The weather was perfect but, not knowing any better, I'd opted for a waterproof parka along with the neoprene skirt and life vest.  After 20 minutes I was overheating, and it was a lot of work paddling around the surf.  Thankfully, once we got to the seal community we could relax for a bit, and watching the seals (actually a type of sea lion) in its native habitat was exhilirating.  Coming back was when we found out how the earthquake had affected the area: It was high tide at the time, and the guide said that was the equivalent of low tide before the earthquake.  That is, the sea bed had risen so much that features that used to be submerged all the time were now only submerged at high tide!  Of course the irony is that since it was high tide at that time, it looked the same as before the earthquake...
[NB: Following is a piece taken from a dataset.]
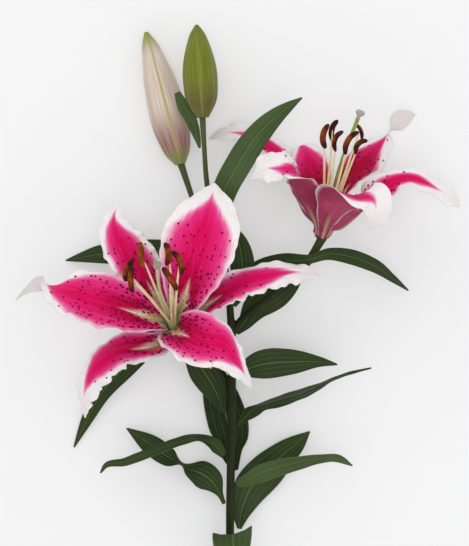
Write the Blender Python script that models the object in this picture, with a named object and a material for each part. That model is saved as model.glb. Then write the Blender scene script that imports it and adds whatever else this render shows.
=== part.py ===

We finished at noon, had a bite to eat, my son said he was going skateboarding at a little skate park and the daughters said they were going shopping.  This was good because they'd been snots again all morning and my partner was plotting how to leave them in Kaikoura while we continued the holiday.  We went to the local ice cream shop (there's always a local) and tried to relax.  Within five minutes, we were getting barraged with text messages: Our son had spreained his ankle and the girls wanted our credit card details. We ignored them.

(To be fair, if our son had actually sprained his ankle, he would have called us, not sent a text; he just doesn't know the difference between twisting and spraining.  We caught up with him later and he was fine.)

The train was due at 5:20 but at 3:30 I got a text it was running 40 minutes late.  Unfortunately we'd run out of things to explore so we all ended up at the train station, on our phones, waiting for two hours.  It had been a very warm day, and coming from Wellington we weren't used to the heat, so we were all feeling a bit miserable.  We had free wifi and I was able to have a video call with my niece, which is the first time I've "seen" them since our visit 18 months ago.  Of course, just as we were talking, the train pulled in.